In 2018, the Indian government unveiled an energy roadmap that was as audacious as it was green: a plan to deploy 5,000 large-scale compressed biogas (CBG) plants to convert the nation’s agricultural waste into 15 million metric tons of homegrown fuel. Seven years into the initiative, known as SATAT (Sustainable Alternative Towards Affordable Transportation), the arithmetic of India’s energy transition is failing to add up.
As of January 2026, only 133 plants are functional, producing a mere 926 tonnes per day. This supply crunch comes at a precarious time for the domestic automotive industry. Sales of CNG-powered passenger vehicles have surged, with market share jumping from 6% in 2020 to nearly 20% in 2025. While major manufacturers like Maruti Suzuki and Tata Motors have moved aggressively toward gas-based models, the infrastructure required to fuel them remains stuck in a cycle of hyper-local and systemic bottlenecks.
Compressed Biogas (CBG) is a renewable, eco-friendly fuel chemically identical to the natural gas (CNG) used to power cars and trucks. While standard natural gas is a fossil fuel extracted from the earth, CBG is considered green because it is produced from organic waste that would otherwise be discarded or burned.
The Institutional Hurdle
The primary friction point isn't a lack of technology, but a lack of administrative continuity. Industry analysts note that waste-to-fuel projects often live or die based on the personal enthusiasm of individual city commissioners. “The commissioner may start a project with enthusiasm but then get transferred within two years, leaving the next official without the same commitment to carry it on,” one expert observed during the recent India Energy Week 2026.

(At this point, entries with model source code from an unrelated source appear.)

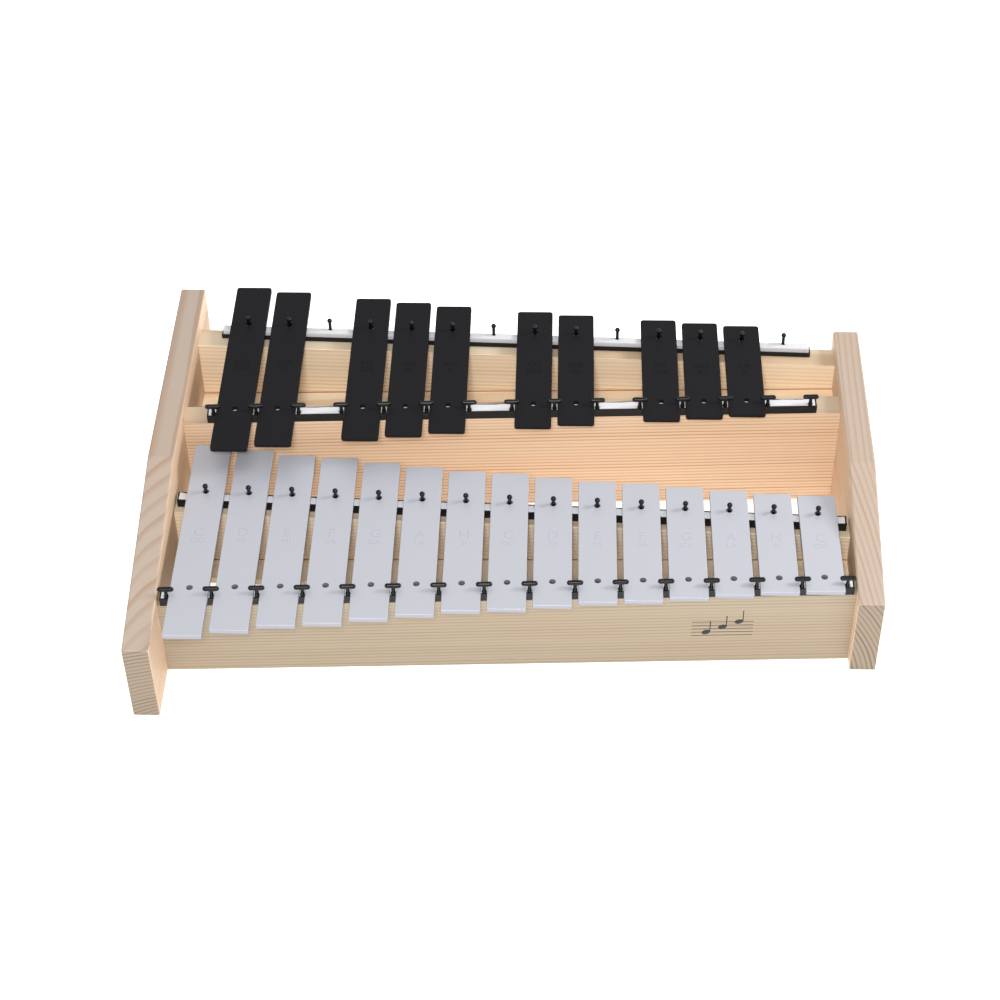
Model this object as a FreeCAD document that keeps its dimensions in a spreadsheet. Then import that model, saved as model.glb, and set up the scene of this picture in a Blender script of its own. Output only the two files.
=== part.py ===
import FreeCAD, Part
import math
import os
import Sketcher
from FreeCAD import Placement, Rotation, Vector

# Chromatic glockenspiel: two rows of flat metal bars on a trapezoid pine frame, in millimetres.
# X runs from the bass end (-) to the treble end (+), +Y away from the player, +Z up.
# The origin is the middle of the frame's bounding rectangle, on the surface that it stands on.

SIZES = {
    # bars: one stock for all of them, the length alone sets the note
    "bar_width": 25, "bar_thick": 3, "bar_gap": 4.1, "longest_bar": 175, "edge_round": 0.4,
    "natural_corner": 0.7, "accidental_corner": 2,
    # the rows: rear end of the longest natural to the accidentals' front rail,
    # then middle of the bars to the hole lines, at the first and the last natural
    "rows_clear": 10.198, "row_rise": 20,
    "natural_reach_bass": 44, "natural_reach_treble": 28.8, "natural_hole_shift": -2.1,
    "accidental_reach_bass": 45.5, "accidental_reach_treble": 30.3, "accidental_hole_shift": -0.3,
    # hold-down posts stand this far in front of the bars' front holes
    "natural_post_lead": 4.7, "accidental_post_lead": 1.5,
    # wooden frame
    "end_margin": 6.45, "board_thick": 17.5, "rail_thick": 17.5, "natural_rail_height": 62,
    "board_rise": 10, "nose_height": 63, "bend_behind_naturals": 55,
    "board_round": 1.2, "rail_round": 0.5,
    "bass_nose": 39.5, "bass_tail": 33.5, "treble_nose": 10, "treble_tail": 8.5,
    "natural_front_setback": 0.3, "natural_rear_setback": 3.9,
    "accidental_front_setback": 0.4, "accidental_rear_setback": 1,
    "dowel_dia": 8, "dowel_in_rail": 20, "dowel_in_board": 10, "dowel_low": 18, "dowel_apart": 28,
    # sloping floors of the two sound boxes
    "floor_thick": 5, "box_depth_bass": 45, "box_depth_treble": 21,
    "natural_floor_bass_width": 16, "natural_floor_slit": 388,
    # channel strips and their felts
    "strip_width": 8, "felt_top": 6.5, "channel_wall": 0.9, "channel_floor": 1,
    "wall_drop": 0.3, "rearmost_wall_drop": 3.2, "strip_end": 4.5, "felt_clear": 0.05,
    # guide pins and hold-down posts
    "foot_depth": 8, "pin_inset": 2, "pin_foot_dia": 2.8, "pin_dia": 2.3, "pin_ball_dia": 3.6,
    "pin_above_bar": 6.7, "hole_clear": 0.4,
    "post_inset": 2.3, "post_foot_dia": 3.2, "post_dia": 2.2, "post_skirt": 2.5, "post_play": 2,
    "head_length": 10.6, "head_dia": 3.2,
}

NATURALS = [("c", 0), ("d", 2), ("e", 4), ("f", 5), ("g", 7), ("a", 9), ("b", 11)]
ACCIDENTALS = [("cs", 1, 0.5), ("ds", 3, 1.5), ("fs", 6, 3.5), ("gs", 8, 4.5), ("as", 10, 5.5)]
OCTAVES = 2
FIRST_OCTAVE = 5
GAPS = 7 * OCTAVES
SEMITONES_TO_HALF_LENGTH = 24

doc = FreeCAD.newDocument("Glockenspiel")
sheet = doc.addObject("Spreadsheet::Sheet", "Sizes")
for row_number, (alias, number) in enumerate(SIZES.items(), start=1):
    sheet.set(f"A{row_number}", alias)
    sheet.set(f"B{row_number}", str(number))
    sheet.setAlias(f"B{row_number}", alias)
doc.recompute()

subparts = []


# ---- expressions on the sheet's cells -------------------------------------------------------

def cell(alias):
    return f"Sizes.{alias}"


PITCH = f"({cell('bar_width')} + {cell('bar_gap')})"
HALF_INSIDE = f"({GAPS + 1} / 2 * {PITCH} + {cell('end_margin')})"
BOARD_HEIGHT = f"({cell('natural_rail_height')} + {cell('row_rise')} + {cell('board_rise')})"


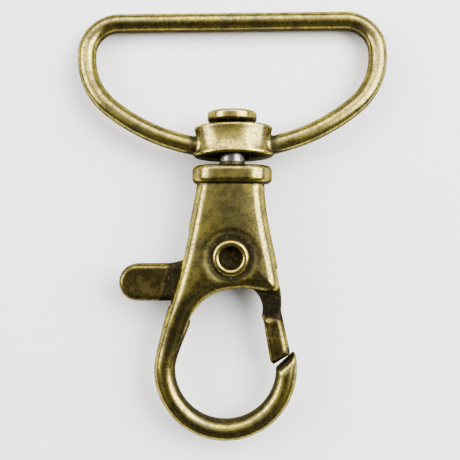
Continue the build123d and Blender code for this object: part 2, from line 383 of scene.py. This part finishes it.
def gate_lever(x, y, z):
    """The lever casting: thumb tab, arm, hub with its spring pocket, tongue and gate bar."""
    tab = slab(TAB_FLAT(x, y), z, LEVER_HALF_T, TAB_RIM_R)
    arm = slab(ARM_FLAT(x, y), z, LEVER_HALF_T, ARM_RIM_R)
    tongue = slab(TONGUE_FLAT(x, y), z, TONGUE_HALF_T, TONGUE_RIM_R)
    around = np.hypot(x, y)
    hub = np.maximum(around - HUB_R, np.abs(z) - LEVER_HALF_T)
    gate = slab(GATE_FLAT(x, y), z, GATE_HALF_T, GATE_RIM_R)
    d = smin(smin(tab, arm, 0.6), smin(hub, tongue, 0.6), 0.4)
    d = smin(d, gate, 0.2)
    d = smax(d, HUB_BORE_R - around, 0.12)
    pocket = np.maximum(np.abs(around - POCKET_R) - POCKET_HALF_W, POCKET_FLOOR_Z - z)
    return smax(d, -pocket, 0.1)


# ---------------------------------------------------------------- meshes

def lattice(low, high, step):
    """Grid lines from low to high, with two cells to spare at each end."""
    return np.arange(low - 2 * step, high + 3 * step, step)


SETTLING_STEPS = 3


def skin(shape, low, high, step):
    """Mesh of a distance function over a box: one point per cell that the surface crosses."""
    axes = [lattice(a, b, step) for a, b in zip(low, high)]
    v = shape(axes[0][:, None, None], axes[1][None, :, None], axes[2][None, None, :])
    v = np.broadcast_to(v, [len(a) for a in axes])
    inside = v < 0
    cells = tuple(n - 1 for n in v.shape)
    corner = {}
    for i in (0, 1):
        for j in (0, 1):
            for k in (0, 1):
                corner[i, j, k] = (slice(i, i + cells[0]), slice(j, j + cells[1]),
                                   slice(k, k + cells[2]))
    count = sum(inside[c].astype(np.int8) for c in corner.values())
    crossed = (count > 0) & (count < 8)
    index = np.full(cells, -1)
    index[crossed] = np.arange(crossed.sum())
    total = np.zeros((crossed.sum(), 3))
    hits = np.zeros(crossed.sum())
    for a in corner:
        for axis in range(3):
            if a[axis]:
                continue
            b = tuple(1 if n == axis else a[n] for n in range(3))
            va, vb = v[corner[a]][crossed], v[corner[b]][crossed]
            cut = (va < 0) != (vb < 0)
            t = np.where(cut, va / np.where(cut, va - vb, 1), 0)
            place = np.tile(np.array(a, float), (len(t), 1))
            place[:, axis] += t
            total += place * cut[:, None]
            hits += cut
    at = np.argwhere(crossed) + total / hits[:, None]
    points = np.stack([axes[n][0] + at[:, n] * step for n in range(3)], 1)
    faces = []
    for axis in range(3):
        u, w = (axis + 1) % 3, (axis + 2) % 3
        first = [slice(1, -1)] * 3
        first[axis] = slice(0, -1)
        after = list(first)
        after[axis] = slice(1, None)
        a, b = inside[tuple(first)], inside[tuple(after)]
        for flip, mask in ((False, a & ~b), (True, ~a & b)):
            edge = np.argwhere(mask)
            edge[:, u] += 1
            edge[:, w] += 1
            ring = []
            for du, dw in ((1, 1), (0, 1), (0, 0), (1, 0)):
                cell = edge.copy()
                cell[:, u] -= du
                cell[:, w] -= dw
                ring.append(index[cell[:, 0], cell[:, 1], cell[:, 2]])
            quad = np.stack(ring, 1)
            faces.append(quad[:, ::-1] if flip else quad)
    faces = np.vstack(faces)
    # a few steps along the slope put every point on the surface itself
    for _ in range(SETTLING_STEPS):
        d, g = slope(shape, points, step * 0.4)
        points = points - np.clip(d, -step, step)[:, None] * g
    return points, faces


def slope(shape, p, h):
    """Distance and outward direction of a shape at some points."""
    x, y, z = p.T
    g = np.stack([shape(x + h, y, z) - shape(x - h, y, z),
                  shape(x, y + h, z) - shape(x, y - h, z),
                  shape(x, y, z + h) - shape(x, y, z - h)], 1)
    g /= np.linalg.norm(g, axis=1)[:, None] + 1e-9
    return shape(x, y, z), g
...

This instability is compounded by a fragmented regulatory landscape. Project developers must navigate upwards of eight government departments that rarely coordinate. Charlotte Morton, Chief Executive of the World Biogas Association, noted that policies across India today are very fragmented, preventing many developers from reaching financial close.
Logistical and Structural Strains
Unlike the ethanol sector, which benefits from centralized feedstock, CBG requires coordinating thousands of small-scale farmers across dispersed landholdings. For plants utilizing Municipal Solid Waste (MSW), the challenge is even more granular: inadequate pre-segregation leads to contaminated waste that damages expensive digestion equipment and suppresses gas yields.
Once produced, getting the gas to the pump is the next crisis. Currently, only 15% of functional CBG plants are connected to City Gas Distribution (CGD) networks. The remaining facilities rely on mobile cascades—pressurized cylinders moved by truck—which are expensive and logistically complex. A report by the International Energy Agency (IEA) highlighted that this method increases the fuel’s carbon footprint, potentially defeating the purpose of a green fuel.
The Economics of Waste
The financial viability of these plants is further strained by low utilization rates. While European biogas plants often operate above 80% capacity, Indian facilities frequently hover between 20% and 60% due to seasonal feedstock variability.
Furthermore, a CBG plant is as much a fertilizer factory as it is a fuel station. “CBG is a biological living ecosystem, not just a plant,” explained an executive from BPCL. For every 10 tons of gas produced, the process generates approximately 25 tons of solid manure and 80 tons of liquid waste. Without a robust local market for this Fermented Organic Manure (FOM), plants can become “physically and financially clogged.”
Policy as a Catalyst
Recognizing these gaps, New Delhi has introduced a suite of viability gap funding measures. The Development of Pipeline Infrastructure (DPI) scheme now covers 50% of the cost of connecting plants to the national grid. Similarly, the Biomass Aggregation Machinery (BAM) scheme offers 50% subsidies for procuring collection equipment.
To shore up demand, the government has instituted a mandatory blending mandate, starting at 1% for FY 2025-26 and rising to 5% by FY 2028-29. There is also a push to formalize the by-product market, with a subsidy of Rs 1,500 per metric tonne for quality-tested organic manure.
The Road Ahead
Despite the slow start, industry leaders maintain a posture of realistic optimism. The consensus is that the vision requires a more cohesive national biogas mission to bridge the gap between local waste and the national gas station.
As Charlotte Morton of the World Biogas Association summarized: “The political will and ambition are there. What is required is a coordinated effort to bring everything together.” For India’s automotive sector, the success of that coordination will determine whether its gas-powered future is fueled by domestic waste or remains tethered to imported energy.